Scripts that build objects

----------

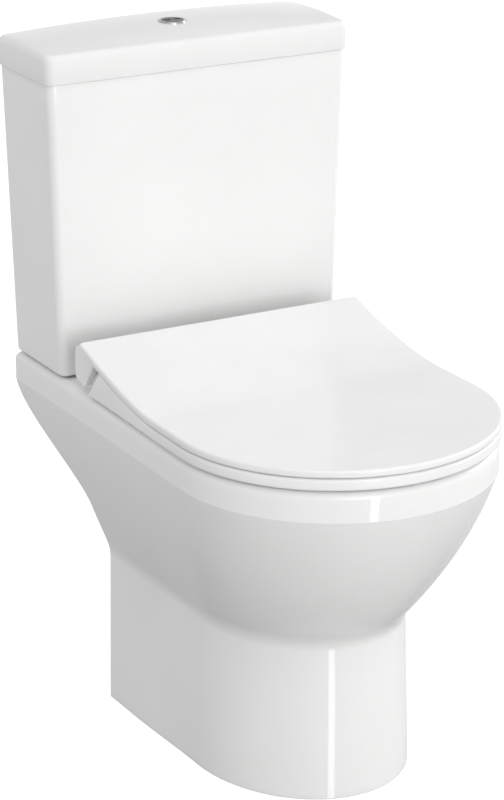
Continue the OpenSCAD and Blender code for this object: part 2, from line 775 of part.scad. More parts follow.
module fill_valve_washer() {
    color(rubber) post(inlet_x, valve_d, tank_floor, tank_floor + 3, 17, shank_r + 0.05);
}

module fill_valve_lock_nut() {
    color(plastic) hexagon_nut(inlet_x, valve_d, tank_z - 9, tank_z, 32, shank_r + 0.03);
}

// Lever on top of the fill valve; its forked end rides on the float's link
module fill_valve_lever() {
    y = from_wall(valve_d);
    z = column_top + 33;
    color(plastic) translate([inlet_x, y, z]) rotate([0, -float_droop, 0]) difference() {
        union() {
            rotate([90, 0, 0]) cylinder(r = 4.5, h = 10.5, center = true, $fn = 32);
            translate([-float_arm - 9, -4.5, -2]) cube([float_arm + 9, 9, 4]);
        }
        rotate([90, 0, 0]) cylinder(r = float_pin, h = 30, center = true, $fn = 32);
        translate([-float_arm - 6, -2.5, -5]) cube([14, 5, 10]);
    }
}

link_x = inlet_x - float_arm + 2;
module float() {
    y = from_wall(valve_d);
    color(rubber) difference() {
        union() {
            post(inlet_x, valve_d, float_z, float_z + 45, 24);
            translate([link_x - 5, y - 5, float_z + 39]) cube([inlet_x - link_x, 10, 6]);
        }
        post(inlet_x, valve_d, float_z - 1, float_z + 46, 11.6);
        post(inlet_x, valve_d, float_z - 1, float_z + 38, 21, 0);
    }
}

module float_link() {
    fork_z = column_top + 33 - (inlet_x - link_x) * tan(float_droop);
    color(plastic) {
        post(link_x, valve_d, float_z + 45, fork_z + 10, 1.8);
        post(link_x, valve_d, fork_z - 8, fork_z - 5.5, 4);
        post(link_x, valve_d, fork_z + 5.5, fork_z + 8, 4);
    }
}

// ---------- floor fixings ----------

module floor_screw_sleeves() {
    color(plastic) mirror_pair() {
        post(screw_x, screw_d, 4, 14, 4.95, 3.05);
        post(screw_x, screw_d, 14, 17, 9, 3.05);
    }
}

pan();
cistern();
cistern_lid();
seat_ring();
seat_cover();
ring_bumpers();
cover_bumpers();
hinge_post_left();
hinge_post_right();
hinge_pin_left();
hinge_pin_right();
seat_bolts();
seat_washers();
seat_wing_nuts();
doughnut_gasket();
coupling_bolts();
coupling_rubber_washers();
coupling_metal_washers();
coupling_wing_nuts();
flush_valve_base();
flush_base_washer();
flush_lock_nut();
flush_valve_tower();
overflow_tube();
flush_seal();
full_flush_lever();
half_flush_lever();
full_push_rod();
half_push_rod();
button_bezel();
button_lock_nut();
full_flush_button();
half_flush_button();
fill_valve_body();
fill_valve_washer();
fill_valve_lock_nut();
fill_valve_lever();
float();
float_link();
floor_screw_sleeves();
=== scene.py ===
# Looks, lights and camera for the close coupled toilet. The sizes and the shape functions are in
# millimetres, and the floor, the lights and the camera are in metres. The object stands on z = 0
# and faces -Y. d is a distance from the wall, which is at y = BACK.
import bpy
import bmesh
import json
import math
import numpy as np
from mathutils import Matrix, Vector
from mathutils.geometry import convex_hull_2d

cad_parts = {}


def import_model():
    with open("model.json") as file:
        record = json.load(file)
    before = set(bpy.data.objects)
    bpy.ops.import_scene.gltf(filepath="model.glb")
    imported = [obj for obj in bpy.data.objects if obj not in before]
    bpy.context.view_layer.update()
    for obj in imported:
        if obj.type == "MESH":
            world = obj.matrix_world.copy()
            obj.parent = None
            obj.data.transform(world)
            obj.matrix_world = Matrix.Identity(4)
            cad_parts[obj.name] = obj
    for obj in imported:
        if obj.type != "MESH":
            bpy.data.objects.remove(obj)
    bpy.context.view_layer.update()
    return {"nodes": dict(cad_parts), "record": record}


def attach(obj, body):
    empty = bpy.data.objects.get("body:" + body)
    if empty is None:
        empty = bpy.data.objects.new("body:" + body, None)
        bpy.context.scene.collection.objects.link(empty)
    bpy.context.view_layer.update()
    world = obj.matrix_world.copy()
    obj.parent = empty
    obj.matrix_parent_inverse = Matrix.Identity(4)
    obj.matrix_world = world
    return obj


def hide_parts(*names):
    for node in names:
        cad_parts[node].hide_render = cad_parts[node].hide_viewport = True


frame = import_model()
nodes = frame["nodes"]
MM = 0.001

# ---------- sizes, as in the part ----------
# pan
PAN_H, DEPTH, PAN_W, BAND_H, FOOT_W, WALL = 399.0, 600.0, 360.0, 33.0, 252.0, 11.0
OUTLET_Z, SPIGOT_D = 185.0, 102.0
BACK = DEPTH / 2
BAND_Z = PAN_H - BAND_H
JOIN_Z = 0.4625 * PAN_H         # where the bowl meets the pedestal
SLAB, EDGE_R, DRAFT, FOOT_NARROW = 14.0, 9.0, 5.5, 4.0
FOOT_END, FOOT_STRAIGHT, FOOT_BACK = DEPTH - 108, DEPTH - 260, 128.0
PAN_STRAIGHT, NOSE = DEPTH - 180, DEPTH - 1
LID_W, LID_D, CISTERN_H, LID_SKIRT = 380.0, 132.0, 336.0, 26.0
HINGE_D, HINGE_H, RING_T, COVER_T = 175.0, 31.0, 12.8, 8.0
PLATFORM_W, PLATFORM_D = LID_W - 23, HINGE_D
OPEN_W, OPEN_BACK, OPEN_END = PAN_W / 2 - 43, HINGE_D + 87, DEPTH - 36
SUMP_Z, SUMP_BACK, SUMP_END, BOWL_TOP = OUTLET_Z - 115, HINGE_D + 175, DEPTH - 175, PAN_H - 5
# cistern, lid and button
BODY_W, BODY_BASE_W = LID_W - 5, LID_W - 24
TANK_Z = PAN_H + 3
TANK_FLOOR, VALVE_D = TANK_Z + 12, 62.0
RIM_Z = TANK_Z + CISTERN_H
LID_Z, SHOULDER_Z, LID_EDGE_Z, CROWN = RIM_Z + 0.3, RIM_Z + LID_SKIRT, RIM_Z + 32, 6.0
LID_TOP = LID_EDGE_Z + 3 + 0.75 * CROWN
BUTTON_D = 25.4
SLEEVE_R = BUTTON_D / 2 + 1.8
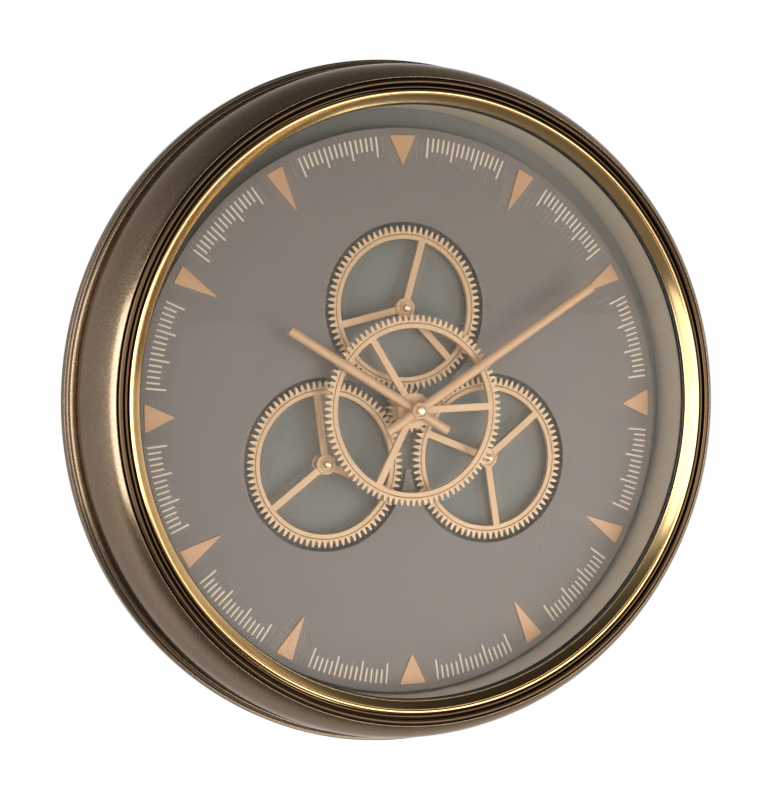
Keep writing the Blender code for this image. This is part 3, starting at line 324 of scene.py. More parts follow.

----------

◆ **YOUR OBJECTIVE**
Above are the records; print exactly the lines from the line with "coupling_rubber_washers();" to the line with "if empty is", including both, and nothing else.

◆ **TASK OUTPUT**
coupling_rubber_washers();
coupling_metal_washers();
coupling_wing_nuts();
flush_valve_base();
flush_base_washer();
flush_lock_nut();
flush_valve_tower();
overflow_tube();
flush_seal();
full_flush_lever();
half_flush_lever();
full_push_rod();
half_push_rod();
button_bezel();
button_lock_nut();
full_flush_button();
half_flush_button();
fill_valve_body();
fill_valve_washer();
fill_valve_lock_nut();
fill_valve_lever();
float();
float_link();
floor_screw_sleeves();
=== scene.py ===
# Looks, lights and camera for the close coupled toilet. The sizes and the shape functions are in
# millimetres, and the floor, the lights and the camera are in metres. The object stands on z = 0
# and faces -Y. d is a distance from the wall, which is at y = BACK.
import bpy
import bmesh
import json
import math
import numpy as np
from mathutils import Matrix, Vector
from mathutils.geometry import convex_hull_2d

cad_parts = {}


def import_model():
    with open("model.json") as file:
        record = json.load(file)
    before = set(bpy.data.objects)
    bpy.ops.import_scene.gltf(filepath="model.glb")
    imported = [obj for obj in bpy.data.objects if obj not in before]
    bpy.context.view_layer.update()
    for obj in imported:
        if obj.type == "MESH":
            world = obj.matrix_world.copy()
            obj.parent = None
            obj.data.transform(world)
            obj.matrix_world = Matrix.Identity(4)
            cad_parts[obj.name] = obj
    for obj in imported:
        if obj.type != "MESH":
            bpy.data.objects.remove(obj)
    bpy.context.view_layer.update()
    return {"nodes": dict(cad_parts), "record": record}


def attach(obj, body):
    empty = bpy.data.objects.get("body:" + body)
    if empty is None:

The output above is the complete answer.